The U.S. Food and Drug Administration recently approved a study in children with autism that evaluates whether a child’s own umbilical cord blood may be an effective treatment. The study comes at a time when parents need hope the most. It’s believed that environmental factors, along with genetics (and unknown immunologic factors) play a major role in the development of autism. Some theories suggest that connections between neurons or nerve cells are to blame for the disorder. If this is true, stem cell therapy may be able to treat or possibly cure the child.
How Stem Cells Work
Stem cells are the building blocks of the human body. They are able to dividing for long periods of time and are “unspecialized” cells. At birth, every human being starts out as a collection of stem cells in the embryo. Unlike a regular cell, which is only able to replicate itself to become more of itself (i.e. heart cells can only divide to become more heart cells, liver cells can only divide to become more liver cells), stem cells are able to become any one of the 220 different cells in the human body. These cells can also self-renew in the sense that they may reproduce themselves over and over again.
Why Stem Cells Might Work
If autism is indeed caused by nerve damage, then stem cells would be able to regenerate such nerve cells and effectively cure the child. This would be an incredible feat and give both the parents and child the life they deserve.
What The Study Hopes To Accomplish
The study includes 30 children with autism, aged 2 to 7. These children will receive injections of their own stem cells from umbilical cord blood that was banked by their parents after birth. This is the first such study to use the child’s own umbilical cord blood stem cells.
Researchers want to discover whether the stem cells therapy helps improve language and behavior in the affected children. The study is only comprised of autistic children whose autism is not linked to a genetic syndrome of any type of brain injury. Though this is a controlled study, with a placebo group, all children will eventually receive stem cells.
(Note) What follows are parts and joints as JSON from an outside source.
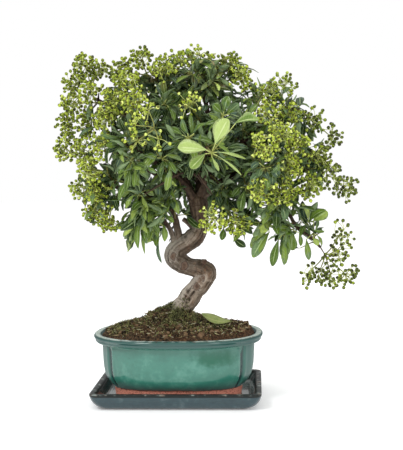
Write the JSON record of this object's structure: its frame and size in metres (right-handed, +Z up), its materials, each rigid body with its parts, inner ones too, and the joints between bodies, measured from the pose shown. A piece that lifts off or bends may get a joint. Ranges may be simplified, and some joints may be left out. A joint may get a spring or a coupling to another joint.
{
  "type": "narrowleaf firethorn bonsai",
  "caption": "Bonsai firethorn with a bent trunk, narrow leaves and green berry clusters, in an oval glazed pot on a tray saucer.",
  "frame": {"origin": "centre of the saucer's underside on the floor", "axes": "+Z up along the height, X along the pot's length with +X to the viewer's right, +Y away from the viewer"},
  "size_m": [0.3454, 0.2404, 0.4161],
  "materials": {
    "pot_glaze": "mottled teal glaze, bare clay at the foot",
    "saucer_glaze": "dark blue-grey glaze",
    "soil": "crumbly potting soil",
    "bark": "grey-brown bark",
    "leaves": "dark green, half glossy",
    "pale_leaf": "pale green, dull",
    "berries": "unripe green berries on thin stalks"
  },
  "bodies": {
    "root": {"berries_back_left": "berries", "berries_back_mid": "berries", "berries_back_right": "berries", "berries_brow_front": "berries", "berries_crest_left": "berries", "berries_crest_mid": "berries", "berries_front_spray": "berries", "berries_hang_sprig": "berries", "berries_heart": "berries", "berries_left_brow": "berries", "berries_left_cheek": "berries", "berries_left_crest": "berries", "berries_left_hem": "berries", "berries_left_mid": "berries", "berries_left_out": "berries", "berries_left_skirt": "berries", "berries_left_tip": "berries", "berries_low_centre": "berries", "berries_right_breast": "berries", "berries_right_crown": "berries", "berries_right_face": "berries", "berries_right_far": "berries", "berries_right_mid": "berries", "berries_right_sprig": "berries", "berries_right_under": "berries", "berries_right_wide": "berries", "berries_top_right": "berries", "berries_top_tip": "berries", "fallen_leaf": "pale_leaf", "leaves_back_a": "leaves", "leaves_back_b": "leaves", "leaves_back_c": "leaves", "leaves_back_d": "leaves", "leaves_brow_leaf": "leaves", "leaves_crown_right": "leaves", "leaves_crown_top": "leaves", "leaves_dark_mid": "leaves", "leaves_dark_right": "leaves", "leaves_deep_right": "leaves", "leaves_far_right": "leaves", "leaves_heart_a": "leaves", "leaves_heart_b": "leaves", "leaves_heart_c": "leaves", "leaves_left_fall": "leaves", "leaves_left_inner": "leaves", "leaves_low_centre": "leaves", "leaves_low_left": "leaves", "leaves_low_mid": "leaves", "leaves_low_right_a": "leaves", "leaves_low_right_b": "leaves", "leaves_low_right_c": "leaves", "leaves_mid_left": "leaves", "leaves_right_grey": "leaves", "leaves_right_lobe": "leaves", "leaves_side_trunk": "leaves", "leaves_young_front": "pale_leaf", "pot": "pot_glaze", "saucer": "saucer_glaze", "soil": "soil", "trunk": "bark"}
  },
  "joints": []
}
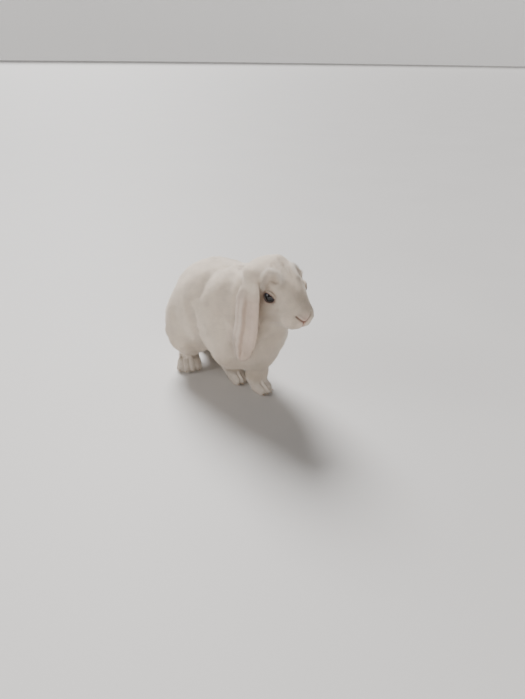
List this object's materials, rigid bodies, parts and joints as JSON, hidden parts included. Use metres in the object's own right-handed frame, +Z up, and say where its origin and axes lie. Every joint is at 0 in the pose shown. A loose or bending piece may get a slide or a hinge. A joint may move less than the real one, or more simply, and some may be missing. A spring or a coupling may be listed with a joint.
{
  "type": "lop-eared rabbit",
  "caption": "Lop-eared dwarf rabbit with a cream coat, standing with its head raised and its ears hanging beside its cheeks.",
  "frame": {"origin": "middle of the bounding box on the floor that the paws stand on", "axes": "the rabbit faces -Y, so its left side is +X; +Z up"},
  "size_m": [0.1362, 0.28, 0.2227],
  "materials": {
    "coat": "soft short fur, cream white",
    "ear": "short velvety fur over pinkish skin",
    "eye": "wet and glossy",
    "claw": "horn, satin"
  },
  "bodies": {
    "root": {"eye_right": "eye", "eye_left": "eye", "ear_right": "ear", "ear_left": "ear", "head": "coat", "neck": "coat", "hock_right": "coat", "hock_left": "coat", "haunch_right": "coat", "haunch_left": "coat", "trunk": "coat", "foreleg_right": "coat", "foreleg_left": "coat", "forepaw_right": "coat", "forepaw_left": "coat", "hind_foot_right": "coat", "hind_foot_left": "coat", "tail": "coat", "claw_fore_right_1": "claw", "claw_fore_right_2": "claw", "claw_fore_right_3": "claw", "claw_fore_right_4": "claw", "claw_hind_right_1": "claw", "claw_hind_right_2": "claw", "claw_hind_right_3": "claw", "claw_hind_right_4": "claw", "claw_fore_left_1": "claw", "claw_fore_left_2": "claw", "claw_fore_left_3": "claw", "claw_fore_left_4": "claw", "claw_hind_left_1": "claw", "claw_hind_left_2": "claw", "claw_hind_left_3": "claw", "claw_hind_left_4": "claw"}
  },
  "joints": []
}
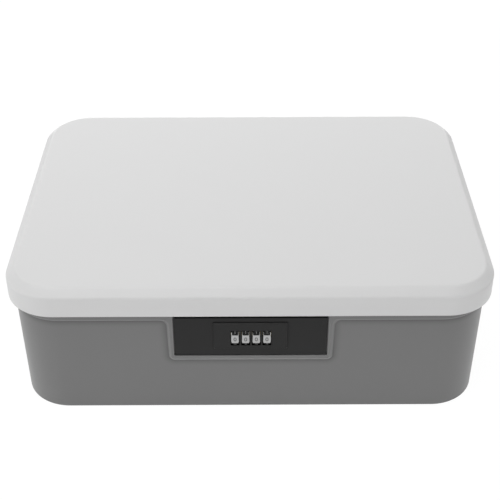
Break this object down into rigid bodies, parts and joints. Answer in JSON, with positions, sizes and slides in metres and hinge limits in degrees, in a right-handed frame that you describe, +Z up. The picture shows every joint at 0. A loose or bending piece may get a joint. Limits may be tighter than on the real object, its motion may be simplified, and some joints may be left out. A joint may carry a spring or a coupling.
{
  "type": "document safe",
  "caption": "Tapered plastic document box for A4 papers, with a hinged bevelled lid and a sliding combination lock in a dark plate on the front.",
  "frame": {"origin": "under the middle of the closed box's bounding box, on the surface it stands on", "axes": "+X to the right seen from the front, +Z up, the lock faces -Y and the hinges are at +Y"},
  "size_m": [0.37, 0.2804, 0.117],
  "materials": {
    "body_grey": "fine moulded texture, satin",
    "lid_white": "smooth, satin",
    "lock_black": "smooth, satin",
    "inner_black": "matt",
    "dial_chrome": "plated, figures filled in dark paint",
    "steel": "zinc plated",
    "screw_zinc": "zinc plated",
    "brass": "turned"
  },
  "bodies": {
    "box_body": {"body_tub": "body_grey", "lock_faceplate": "lock_black", "toothed_shaft": "steel", "lock_back_cover": "inner_black", "hinge_pin_left": "steel", "hinge_pin_right": "steel", "faceplate_screw_1": "screw_zinc", "faceplate_screw_2": "screw_zinc", "faceplate_screw_3": "screw_zinc", "faceplate_screw_4": "screw_zinc", "back_cover_screw_1": "screw_zinc", "back_cover_screw_2": "screw_zinc", "back_cover_screw_3": "screw_zinc", "back_cover_screw_4": "screw_zinc"},
    "lid": {"lid_shell": "lid_white", "strike_plate": "steel", "strike_screw_1": "screw_zinc", "strike_screw_2": "screw_zinc"},
    "lock_slide": {"slide_block": "lock_black", "slide_carrier": "inner_black", "click_spring": "steel", "latch_plate": "steel", "reset_spring": "steel", "carrier_screw_1": "screw_zinc", "carrier_screw_2": "screw_zinc", "latch_screw_1": "screw_zinc", "latch_screw_2": "screw_zinc"},
    "dial_1": {"dial_wheel_1": "dial_chrome"},
    "dial_2": {"dial_wheel_2": "dial_chrome"},
    "dial_3": {"dial_wheel_3": "dial_chrome"},
    "dial_4": {"dial_wheel_4": "dial_chrome"},
    "reset": {"reset_slider": "brass"},
    "code_1": {"code_sleeve_1": "brass"},
    "code_2": {"code_sleeve_2": "brass"},
    "code_3": {"code_sleeve_3": "brass"},
    "code_4": {"code_sleeve_4": "brass"}
  },
  "joints": [
    {"name": "lid_hinge", "type": "hinge", "parent": "box_body", "child": "lid", "pos_m": [0, 0.1372, 0.0925], "axis": [-1, 0, 0], "range_deg": [0, 100]},
    {"name": "lock_slide_travel", "type": "slide", "parent": "box_body", "child": "lock_slide", "axis": [1, 0, 0], "range_m": [0, 0.005]},
    {"name": "dial_1_turn", "type": "hinge", "parent": "lock_slide", "child": "dial_1", "pos_m": [-0.01135, -0.12883, 0.072], "axis": [1, 0, 0], "continuous": true},
    {"name": "dial_2_turn", "type": "hinge", "parent": "lock_slide", "child": "dial_2", "pos_m": [-0.00335, -0.12883, 0.072], "axis": [1, 0, 0], "continuous": true},
    {"name": "dial_3_turn", "type": "hinge", "parent": "lock_slide", "child": "dial_3", "pos_m": [0.00465, -0.12883, 0.072], "axis": [1, 0, 0], "continuous": true},
    {"name": "dial_4_turn", "type": "hinge", "parent": "lock_slide", "child": "dial_4", "pos_m": [0.01265, -0.12883, 0.072], "axis": [1, 0, 0], "continuous": true},
    {"name": "reset_push", "type": "slide", "parent": "lock_slide", "child": "reset", "axis": [1, 0, 0], "range_m": [0, 0.0022], "stiffness_N_per_m": 600, "springref_m": -0.002, "deforming": ["reset_spring"]},
    {"name": "code_1_turn", "type": "hinge", "parent": "reset", "child": "code_1", "pos_m": [-0.01135, -0.12883, 0.072], "axis": [1, 0, 0], "continuous": true},
    {"name": "code_2_turn", "type": "hinge", "parent": "reset", "child": "code_2", "pos_m": [-0.00335, -0.12883, 0.072], "axis": [1, 0, 0], "continuous": true},
    {"name": "code_3_turn", "type": "hinge", "parent": "reset", "child": "code_3", "pos_m": [0.00465, -0.12883, 0.072], "axis": [1, 0, 0], "continuous": true},
    {"name": "code_4_turn", "type": "hinge", "parent": "reset", "child": "code_4", "pos_m": [0.01265, -0.12883, 0.072], "axis": [1, 0, 0], "continuous": true}
  ],
  "couplings": [
    {"joint": "code_1_turn", "follows": "dial_1_turn", "ratio": 1},
    {"joint": "code_2_turn", "follows": "dial_2_turn", "ratio": 1},
    {"joint": "code_3_turn", "follows": "dial_3_turn", "ratio": 1},
    {"joint": "code_4_turn", "follows": "dial_4_turn", "ratio": 1}
  ]
}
If the stem cells do indeed help, it will pave the way for further research. Since stem cells have already been successfully used to treat some cancers and immune disorders, its efficacy in immune system problems has already been demonstrated. Why is this important for this study? Well, some children with autism have had spinal fluid and brain tests that indicate immune problems. If those problems can be fixed, it might help further explain the illness and how stem cells can help other – related – disorders.
There’s Still No Proof
It’s important to note that there is no solid evidence that the study will result in a positive conclusion. Researchers just don’t know what will happen to the children in the study. The news media is often quick to report on new findings that sound hopeful, but there’s often a significant lag between studies and a working therapy that’s widely available to the general public. Also, not every finding is applicable to all patients. Finally, you just can’t rush good science. It takes time to perform the studies, form conclusions, verify results, and make sure that you’ve actually proved something.